I bring this brief pause from the travelogue... I still want to share more about Morocco & then there's still the Netherlands but my morning has taken my thoughts elsewhere. Besides, I have a scrumptious picture of a Moroccan meal which, of course, I left on my memory stick at home today and it has disrupted my plans for the next post. So after this message we will be back to our scheduled programing.
And now - a brief moment of crankiness (not over anything life shattering or even life altering but a little mundane morning thing). It's pouring down snow out today. That means although its mostly frozen it lands as wetness on humans and slush on the streets, big fat flakes the size of mice and just at the freezing point. It's cold and gray and makes you wish for nothing other then to curl up in front of a warm fire with a hot beverage and dream of that hot weather in Morocco. On my way to work this morning, as usual, I was bicycling, I blew a tire. Blew it all over the place in the middle of the road.
I heard a funny noise and then felt a lurch. Naturally I stopped to see what the trouble was but I encountered difficulty as a) wasn't exactly light enough out to see b) my glasses were so covered with rain that I couldn't see through them and c) when I took my glasses off I couldn't really see either. What I could see was a smear of green goop which usually coats the inside of the tire tube, and I could see that my actual tire was no longer on the wheel rim. So, I attempted to take said wheel off the bike so I could at least get the tire & the donut tube off as they were currently caught up in the braking system making even pushing the bicycle a no go. So here I am kneeling in a puddle of slush with water streaming down my face in rivulets trying to get the lever to move but it won't because it's frozen solid. I'm off to plan B which is to use the bungee cords I have on my bike to attempt to secure the said tire & tube out of the way of the brakes and the rim so that I might be able to push it the rest of the way to work. I am successful in this and begin to push. Let me say that pushing a bicycle in half a foot of slush is a lot harder then pedaling through it.
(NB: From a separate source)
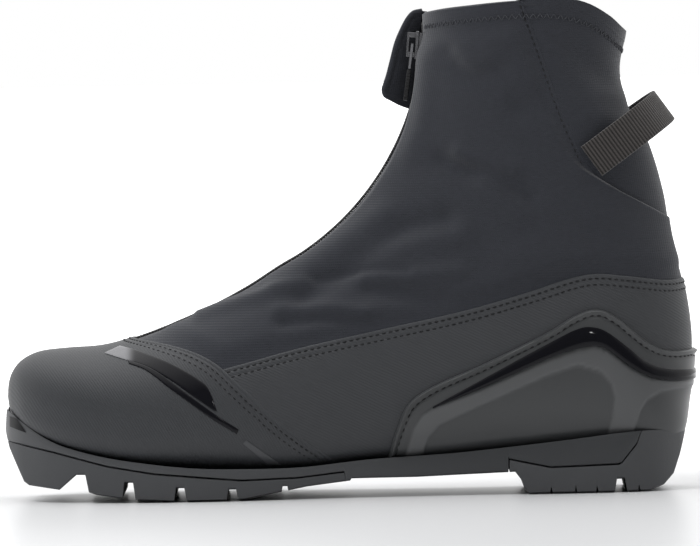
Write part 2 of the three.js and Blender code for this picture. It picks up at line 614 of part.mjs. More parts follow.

It feels like a loooonnng way to work and I keep hoping that some co-worker will drive by and take pity on me but of course, I take the scenic route which my co-workers, in their rush to work, probably avoid. Finally I get to the location of the covered bike rack at work. I take off my dripping wool hat and my glasses and wipe the water from my face. Then I get back to work on the lever. I grunt, I make loud noises, you know, the kinds of noises you do to put a little extra umph behind your arms. I notice a few co-workers scurrying past, I'm sure they're all terrified to come too close and after all, they just want to hop from their nice dry cars to their nice dry offices and avoid any lunatics in the parking lot. I do succeed in getting the lever to move finally and remove the rear wheel. I park the bike in the rack and next to it the tire and the rear wheel frame and lock it all together, the tube I take with me and then, with my glasses still clenched between my teeth I make my way to the door. My colleagues comment, as I walk determinedly to my cubicle that I look a little wet, a little like a drowned rat.
On dropping my sopping wet outer gear and wishing I had a towel for my hair which is wetter then if I had taken 10 showers this morning I inspect the tube. It has been a spectacular blow out and will not be repairable (and of course, the nearest open bike shop is in Los Anchorage). My male colleagues all gather round to look at the tire and make comments, they laugh at my story, they make useful suggestions as to who might have an extra tire lying around of that size, they suggest that I am utterly crazy for biking in this weather (except for one co-worker who actually passed me on his bike who comments "You didn't look like you were in trouble or I would have stopped"). It is the female colleagues who, after the male colleagues are done laughing and review the events, quietly offer me & my beleaguered bike a ride home in the evening.